### REQUIRED WORK
Write out the listing exactly as it is given.

──────── SUPPLIED DATA ────────

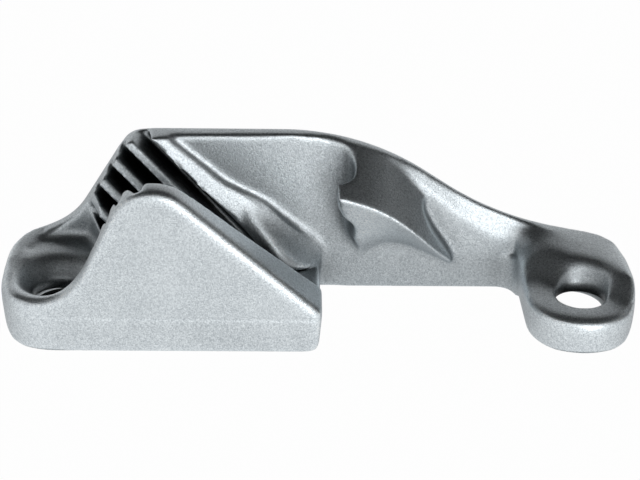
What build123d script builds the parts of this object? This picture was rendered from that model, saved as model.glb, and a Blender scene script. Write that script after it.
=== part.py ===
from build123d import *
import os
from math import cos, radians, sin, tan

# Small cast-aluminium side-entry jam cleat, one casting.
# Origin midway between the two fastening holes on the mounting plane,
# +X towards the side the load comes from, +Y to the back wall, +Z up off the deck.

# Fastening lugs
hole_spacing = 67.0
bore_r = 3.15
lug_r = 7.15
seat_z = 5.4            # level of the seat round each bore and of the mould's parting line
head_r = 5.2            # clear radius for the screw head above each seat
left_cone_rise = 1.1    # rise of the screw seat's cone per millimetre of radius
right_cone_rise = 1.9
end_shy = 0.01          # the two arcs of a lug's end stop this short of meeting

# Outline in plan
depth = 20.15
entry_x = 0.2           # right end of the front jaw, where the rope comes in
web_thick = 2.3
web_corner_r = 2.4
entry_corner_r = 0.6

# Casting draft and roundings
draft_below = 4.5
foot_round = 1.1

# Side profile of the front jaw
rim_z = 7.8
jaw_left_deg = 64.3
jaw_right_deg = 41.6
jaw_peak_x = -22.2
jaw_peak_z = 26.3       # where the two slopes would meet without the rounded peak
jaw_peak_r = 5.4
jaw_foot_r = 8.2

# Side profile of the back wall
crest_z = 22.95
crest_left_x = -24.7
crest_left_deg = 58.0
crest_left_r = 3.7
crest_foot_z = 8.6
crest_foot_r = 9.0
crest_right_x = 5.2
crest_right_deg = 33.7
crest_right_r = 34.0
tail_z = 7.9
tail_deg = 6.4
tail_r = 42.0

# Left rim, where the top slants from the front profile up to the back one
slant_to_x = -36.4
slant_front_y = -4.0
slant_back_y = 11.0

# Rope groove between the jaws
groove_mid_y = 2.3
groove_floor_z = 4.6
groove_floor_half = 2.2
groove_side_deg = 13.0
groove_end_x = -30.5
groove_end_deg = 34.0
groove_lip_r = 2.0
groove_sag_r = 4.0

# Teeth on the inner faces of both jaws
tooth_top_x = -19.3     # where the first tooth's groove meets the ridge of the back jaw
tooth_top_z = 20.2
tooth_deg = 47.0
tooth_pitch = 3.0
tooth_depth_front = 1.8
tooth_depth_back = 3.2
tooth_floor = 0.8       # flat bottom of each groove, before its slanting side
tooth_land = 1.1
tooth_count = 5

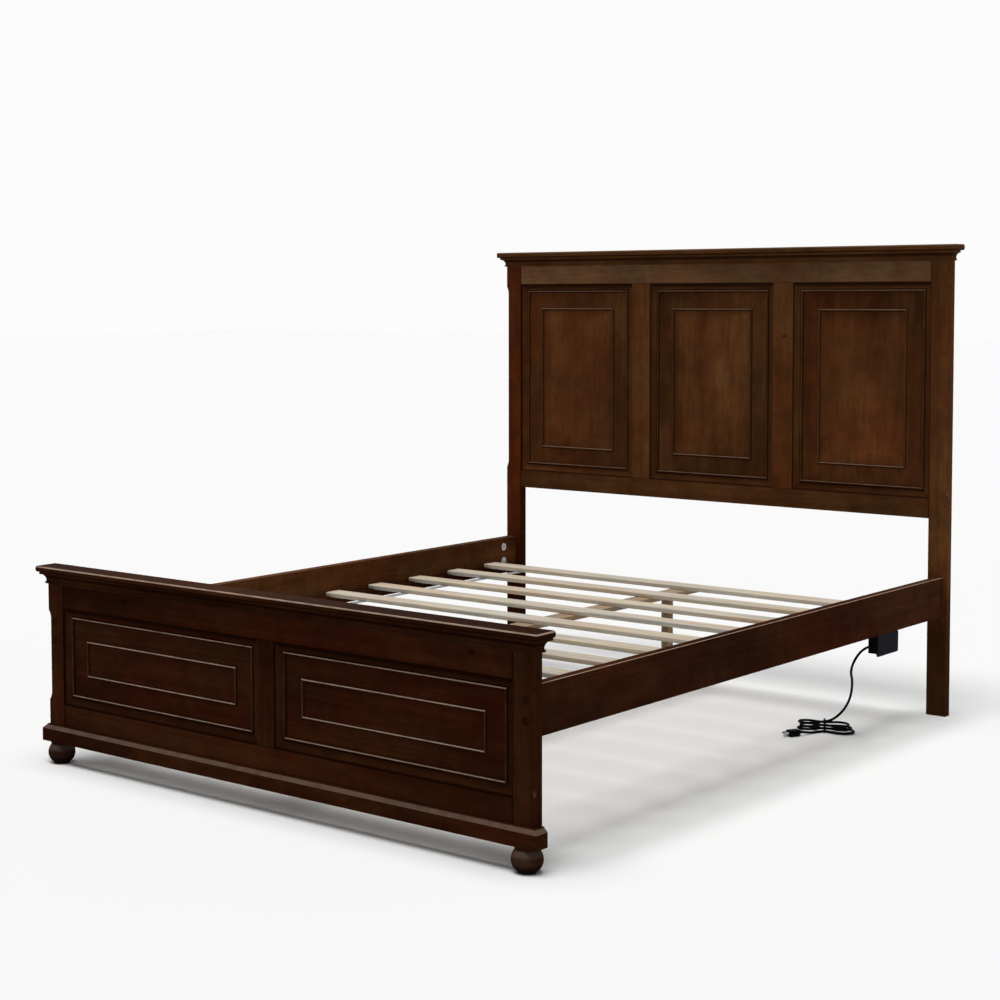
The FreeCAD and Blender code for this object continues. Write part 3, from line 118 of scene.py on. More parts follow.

────────

### OUTPUT FOR THIS EXERCISE
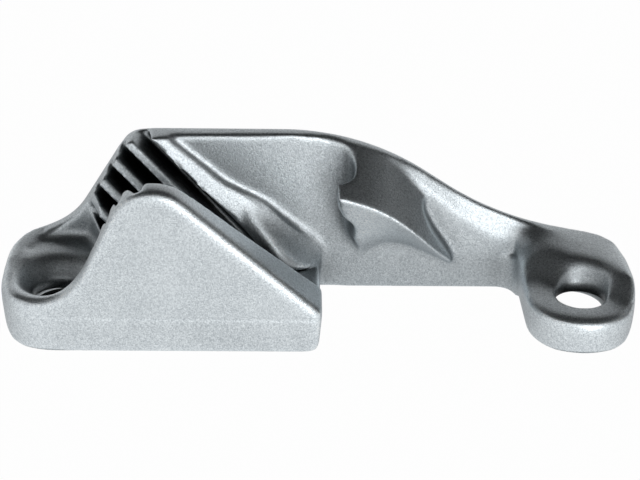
What build123d script builds the parts of this object? This picture was rendered from that model, saved as model.glb, and a Blender scene script. Write that script after it.
=== part.py ===
from build123d import *
import os
from math import cos, radians, sin, tan

# Small cast-aluminium side-entry jam cleat, one casting.
# Origin midway between the two fastening holes on the mounting plane,
# +X towards the side the load comes from, +Y to the back wall, +Z up off the deck.

# Fastening lugs
hole_spacing = 67.0
bore_r = 3.15
lug_r = 7.15
seat_z = 5.4            # level of the seat round each bore and of the mould's parting line
head_r = 5.2            # clear radius for the screw head above each seat
left_cone_rise = 1.1    # rise of the screw seat's cone per millimetre of radius
right_cone_rise = 1.9
end_shy = 0.01          # the two arcs of a lug's end stop this short of meeting

# Outline in plan
depth = 20.15
entry_x = 0.2           # right end of the front jaw, where the rope comes in
web_thick = 2.3
web_corner_r = 2.4
entry_corner_r = 0.6

# Casting draft and roundings
draft_below = 4.5
foot_round = 1.1

# Side profile of the front jaw
rim_z = 7.8
jaw_left_deg = 64.3
jaw_right_deg = 41.6
jaw_peak_x = -22.2
jaw_peak_z = 26.3       # where the two slopes would meet without the rounded peak
jaw_peak_r = 5.4
jaw_foot_r = 8.2

# Side profile of the back wall
crest_z = 22.95
crest_left_x = -24.7
crest_left_deg = 58.0
crest_left_r = 3.7
crest_foot_z = 8.6
crest_foot_r = 9.0
crest_right_x = 5.2
crest_right_deg = 33.7
crest_right_r = 34.0
tail_z = 7.9
tail_deg = 6.4
tail_r = 42.0

# Left rim, where the top slants from the front profile up to the back one
slant_to_x = -36.4
slant_front_y = -4.0
slant_back_y = 11.0

# Rope groove between the jaws
groove_mid_y = 2.3
groove_floor_z = 4.6
groove_floor_half = 2.2
groove_side_deg = 13.0
groove_end_x = -30.5
groove_end_deg = 34.0
groove_lip_r = 2.0
groove_sag_r = 4.0

# Teeth on the inner faces of both jaws
tooth_top_x = -19.3     # where the first tooth's groove meets the ridge of the back jaw
tooth_top_z = 20.2
tooth_deg = 47.0
tooth_pitch = 3.0
tooth_depth_front = 1.8
tooth_depth_back = 3.2
tooth_floor = 0.8       # flat bottom of each groove, before its slanting side
tooth_land = 1.1
tooth_count = 5

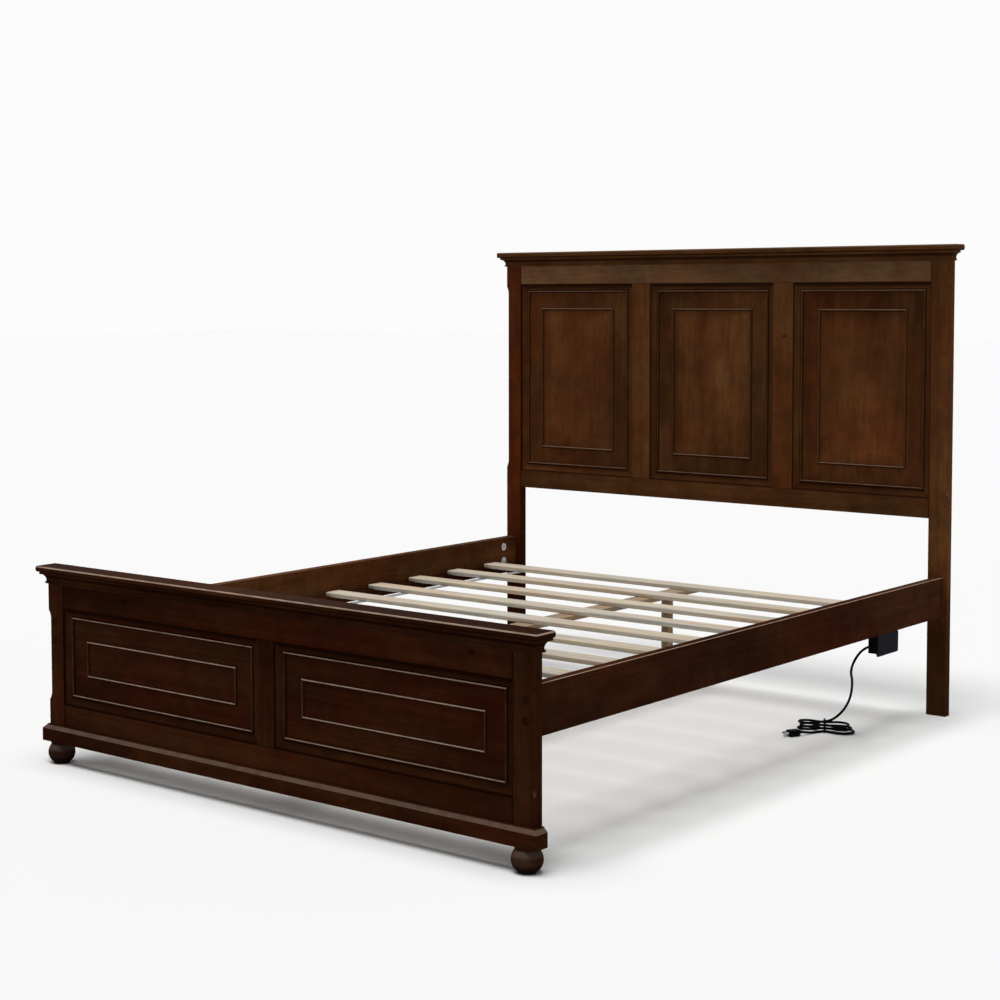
The FreeCAD and Blender code for this object continues. Write part 3, from line 118 of scene.py on. More parts follow.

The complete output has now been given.